The IRS said one of the
agency's top priorities now is fighting abusive tax-deduction schemes
involving nonprofit organizations.
The Senate Finance Committee began
investigating easement transactions involving the Conservancy and other
charities last year. Committee Chairman Charles E. Grassley (R-Iowa) said
the investigation's findings so far demand "a serious rethinking" of tax
laws and stronger enforcement by the IRS.
"The IRS is right to subject these sweetheart deals,
often to insiders, to hard scrutiny," Grassley said yesterday. "I'm
encouraged that the IRS is willing to challenge the tax-exempt status of
charitable organizations that engage in shady practices in land-donation
transactions.
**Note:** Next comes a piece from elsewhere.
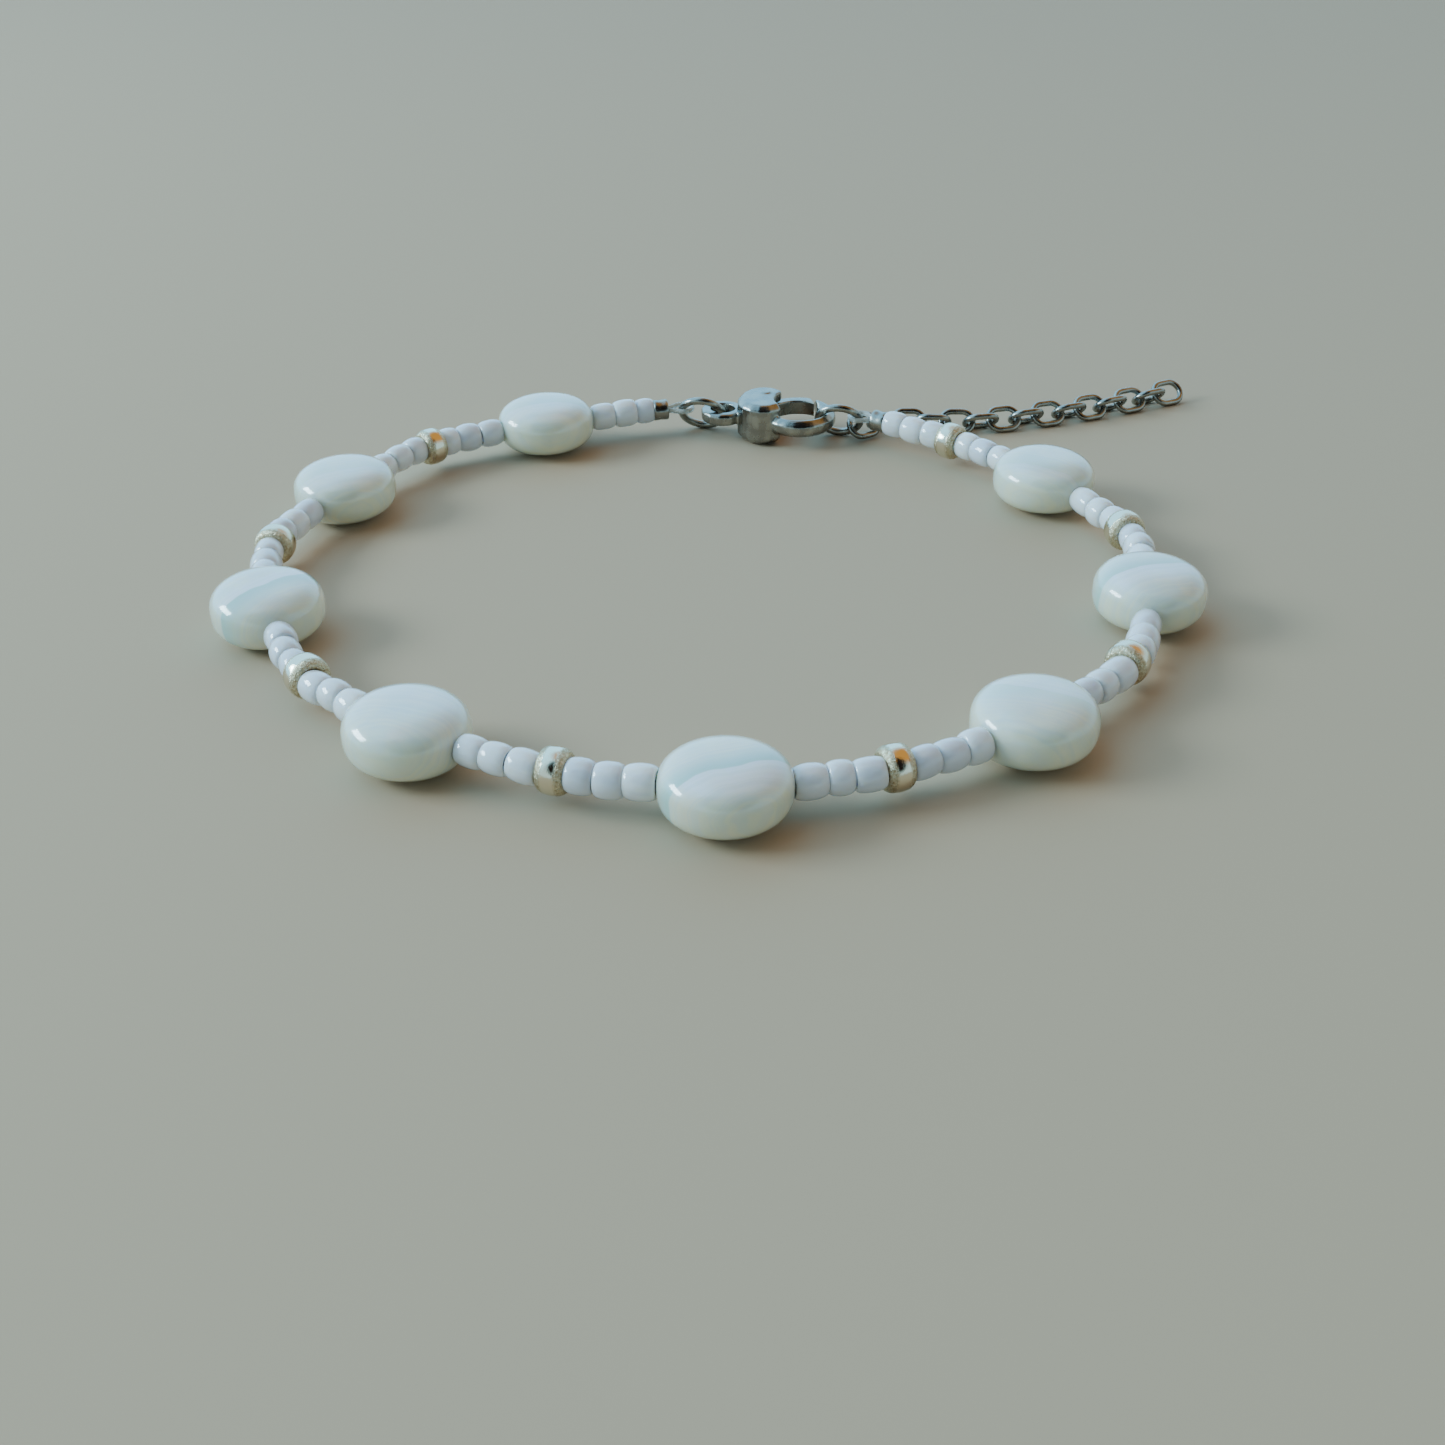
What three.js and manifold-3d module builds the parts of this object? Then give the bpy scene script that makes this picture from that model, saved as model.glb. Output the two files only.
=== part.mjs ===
// A beaded bracelet that lies closed on a table.
//
// Eight puffed mother-of-pearl beads and eight bright metal beads take turns along one thread, with a
// run of three white glass seed beads in every gap. At each end the thread makes a small loop, held by
// a crimp. A jump ring ties the left loop to the eye of a lobster clasp. The clasp is hooked into a
// second jump ring, which holds the right loop and a short extension chain that trails off sideways.
//
// Millimetres, +Z up. The origin is on the table, under the middle of all that lies there.

import * as THREE from "three";
import { mergeVertices } from "three/addons/utils/BufferGeometryUtils.js";
import Module from "manifold-3d";

// Mother-of-pearl beads: nearly round, puffed on both faces, drilled across.
const SHELL_LENGTH = 7.7;
const SHELL_WIDTH = 7.4;
const SHELL_THICKNESS = 4.0;
const SHELL_HOLE = 1.0;
const SHELL_SIDES = 16;
const SHELL_HOLE_SIDES = 8;
// Half of the bead's section, from the flat middle of a face to the rim: shares of the half width
// and of the half thickness.
const SHELL_SECTION = [
  { out: 0.34, up: 1 },
  { out: 0.72, up: 0.84 },
  { out: 0.94, up: 0.48 },
];
const SHELL_COUNT = 8;
const FRONT_SHELL = 5;

// Metal beads: short barrels with a wide hole. The taut thread carries them off the table, a little
// lower than it passes through the shell beads.
const METAL_DIAMETER = 2.8;
const METAL_LENGTH = 1.65;
const METAL_HOLE = 1.1;
const METAL_SIDES = 12;
const METAL_SAG = 0.1;
// Half of the barrel's outline, from its end face to its middle: shares of the half length and radius.
const METAL_OUTLINE = [
  { along: 1, out: 0.66 },
  { along: 0.72, out: 0.93 },
  { along: 0.3, out: 1 },
];

// Glass seed beads, which touch each other in runs.
const SEED_DIAMETER = 2.1;
const SEED_LENGTH = 1.575;
const SEED_HOLE = 0.9;
const SEED_SIDES = 10;
const SEEDS_IN_RUN = 3;
// One seed bead's outline between the grooves: shares of its length and radius.
const SEED_OUTLINE = [
  { along: 0, out: 0.74 },
  { along: 0.26, out: 1 },
  { along: 0.74, out: 1 },
];

// Thread, its end loops and the crimps that hold them.
const THREAD_DIAMETER = 0.4;
const THREAD_SIDES = 6;
const THREAD_STEPS = 90;
const LOOP_INNER = 1.3;
const LOOP_SEAT = 15;
const CRIMP_DIAMETER = 1.7;
const CRIMP_LENGTH = 1.2;
const CRIMP_HOLE = 1.0;
const CRIMP_EDGE = 0.25;
const CRIMP_SIDES = 12;

// Jump rings, which lean with their foot on the table, on the outer side.
const RING_DIAMETER = 4.0;
const RING_WIRE = 0.6;
const RING_LEAN = 55;
const RING_SIDES = 16;
const WIRE_SIDES = 6;

// Lobster clasp, lying flat. Plan places are from the middle of its eye, X towards its nose.
const EYE_DIAMETER = 3.6;
const EYE_HOLE = 2.0;
const EYE_THICKNESS = 1.0;
const EYE_EDGE = 0.2;
const CLAW_DIAMETER = 6.0;
const CLAW_PLACE = 6.2;
const CLAW_WALL = 1.0;
const CLAW_THICKNESS = 1.4;
const CLAW_EDGE = 0.4;
const CHEEK_LENGTH = 4.2;
const CHEEK_WIDTH = 5.0;
const CHEEK_PLACE = 3.3;
const CHEEK_THICKNESS = 0.85;
const CHEEK_EDGE = 0.4;
const CHEEK_FRONT = 4.6;
const SLOT_BACK = 1.2;
const SLOT_FLOOR = 1.25;
const LEVER_THICKNESS = 1.2;
const LEVER_WIDTH = 0.85;
const LEVER_REACH = 4.0;
const LEVER_SLACK = 0.2;
const PIVOT = { x: 3.4, y: 0.9 };
const BOSS_DIAMETER = 1.9;
const TAB_DIAMETER = 1.5;
const TAB_OUT = 2.1;
const PIN_DIAMETER = 0.8;
const PIN_PROUD = 0.1;
const PIN_SIDES = 10;
const ROD_SIDES = 16;
const CLAW_SIDES = 24;
const HOOK_SIDES = 32;
const CHEEK_SEGMENTS = 8;
const ARM_SEGMENTS = 10;

// Extension chain: oval links that lie on the table, each turned a quarter against the next.
const LINK_LENGTH = 3.1;
const LINK_WIDTH = 2.3;
const LINK_WIRE = 0.5;
const LINK_SIDES = 12;
const LINK_COUNT = 15;
const LINK_ROLL = 45;
const CHAIN_SEAT = -30;
const CHAIN_DROP_LINKS = 3;

// Clearances: between neighbours on the thread, and between wires that hold each other.
const BEAD_GAP = 0.16;
const WIRE_GAP = 0.12;

// The line of the closed bracelet on the table, seen from above: chosen points, anticlockwise from
// the middle of the front bead, as shares of the whole loop's length.
const ROUTE = [
  { x: 0.004, y: -0.154 },
  { x: 0.057, y: -0.14 },
  { x: 0.103, y: -0.117 },
  { x: 0.143, y: -0.074 },
  { x: 0.161, y: -0.029 },
  { x: 0.162, y: 0.031 },
  { x: 0.139, y: 0.078 },
  { x: 0.105, y: 0.12 },
  { x: 0.072, y: 0.143 },
  { x: 0.024, y: 0.158 },
  { x: -0.03, y: 0.156 },
  { x: -0.079, y: 0.141 },
  { x: -0.126, y: 0.116 },
  { x: -0.156, y: 0.068 },
  { x: -0.172, y: 0.019 },
  { x: -0.161, y: -0.042 },
  { x: -0.138, y: -0.083 },
  { x: -0.098, y: -0.122 },
  { x: -0.05, y: -0.141 },
];
const ROUTE_DIVISIONS = 2000;
const FIT_ROUNDS = 12;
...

Shutting down the bad actors will be a strong signal that
'business as usual' has been put out of business.
"Land donated
for a conservation purpose should help the environment or create open
space," he said. "All too often, these conservation donations appear to do
very little for the environment and only help fill the bank accounts of
donors and middlemen."
Rand Wentworth, president of the Land Trust
Alliance, called the IRS action "really good news for legitimate
charities." The group represents 1,260 nonprofit land banks, many of which
hold conservation easements.
"This will help restore the integrity of
good land trusts," Wentworth said.
Stephen J. Small, a former IRS lawyer and a leading
expert on easements, said he is pleased the agency is targeting appraisers
and promoters of improper tax deals. "In this field, this is new," he said.
"I think that's great."
Land trusts hold more than 12,000
conservation easements nationwide, though not all of them generate tax
deductions for the owners. The IRS said it has no figures for the total
value of tax deductions generated by easements.